Fearfully, I’m fearfully falling in heavy like with someone and I’m unable to control how I feel.
I hate it.
I’ve hated knowing that someone has added so much peace to my life that their absence is felt when they aren’t around. I’m scared, and I’ve never been terrified of falling for someone but this time, this time I’m fearful. Putting on a facade that not knowing how he feels doesn’t bother me, on good days it doesn’t but on bad days it does. Because I find myself asking the questions that 19 year old me would ask.
The naïveté of life’s painful experiences depriving me of feeling everything. And then there’s silence. Stares at the ceiling and heart palpitations when I know I’m going to see him soon. It’s that fear of allowing him to know how I really feel that keeps my heart strapped to chains. I’m suffocating. Suffocating from the fact that someone is treating me so well and being so honest with me that the possibility of it being too good to be true takes over on most days.
Scared that I may choke the life out of what this is… this thing… this undefined thing that leads me to missing someone that’s new to my life, that makes me avoid entertaining someone else and keeps me at home because I’d rather be alone than risk messing this up. It’s … a lot for me to take in, and in moments where I find my heart beat slowing down there’s a sudden spark… it’s like my mind is activated when I hear his opinions, his thoughts are so enticing and even though he tells me that he learns a lot from me, he has no idea how much I learn from him on a daily.
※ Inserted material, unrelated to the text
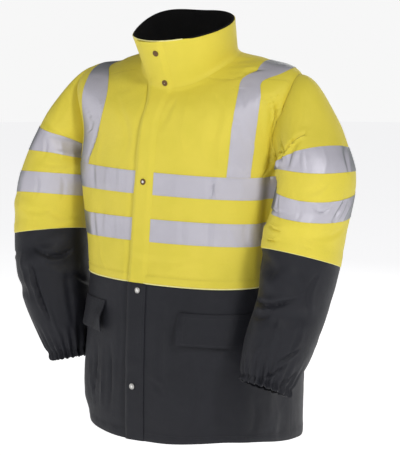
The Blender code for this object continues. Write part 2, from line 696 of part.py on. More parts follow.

It’s irreplaceable, the feeling of being so attracted to someone’s mind that you end up creating a utopian experience subconsciously. Palms sweating, make up off, nothing but shorts and a tee and somehow he still looks at me like I’m adding so much peace to his life. I’ve sat as tears streamed down my face before, heart break isn’t something I’m good with handling and now, I’m afraid of the one thing I never thought I’d be afraid of… allowing my facade to fall and letting someone into my heart completely.
You bother me.
By disrupting the way in which I’ve engaged with relationships and reminding me that things don’t have to be toxic in order to be valued. By showing me that communicating doesn’t mean screaming and yelling each other. That disappointment doesn’t have to be a constant, that canceling plans doesn’t mean I’m not valued because he reaffirms me when he makes the time to see me again, when I’m scared of being around his friends but he holds my hand and leads me through it. Holding my breath and closing my eyes to experience it all in the moment, and yet I sit here and wonder… how do I avoid falling for someone that disrupts the very way in which I’ve always experienced love?